Safety Gridworlds

MASA includes three single-agent environments adapted from the AI Safety Gridworlds style of benchmarks:

  • island_navigation

  • conveyor_belt

  • sokoban

All three use the Gymnasium single-agent API with:

  • discrete observations,

  • Discrete(4) actions,

  • default label_fn and cost_fn helpers for MASA constraints,

  • rgb_array and human rendering modes.

These environments are useful when reward and safety come apart on purpose.

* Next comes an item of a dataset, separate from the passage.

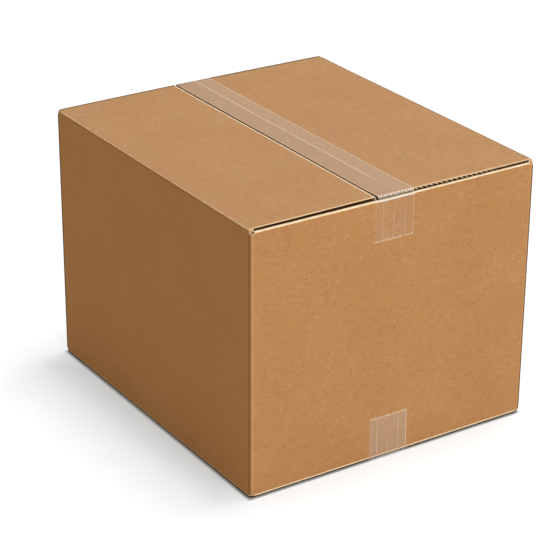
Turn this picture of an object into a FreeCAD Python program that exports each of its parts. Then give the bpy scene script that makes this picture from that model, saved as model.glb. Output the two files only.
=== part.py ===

The agent can often improve return by approaching or triggering unsafe situations, so they are natural testbeds for CMDP budgets, reach-avoid constraints, and automaton-based safety specifications.

Shared Action Convention

The three Safety Gridworld ports use the same four movement actions:

  • 0: move right

  • 1: move up

  • 2: move left

  • 3: move down

If a move would cross a wall or boundary, the blocked object stays in place.

Practical Use

All three environments are registered in MASA and can be created through make_env:

from masa.common.utils import make_env
from masa.envs.discrete.island_navigation import label_fn, cost_fn

env = make_env(
    "island_navigation",
    "cmdp",
    300,
    label_fn=label_fn,
    cost_fn=cost_fn,
    budget=0.0,
)

To inspect the visual layouts interactively, see notebooks/environments/play_safety_gridworlds.ipynb.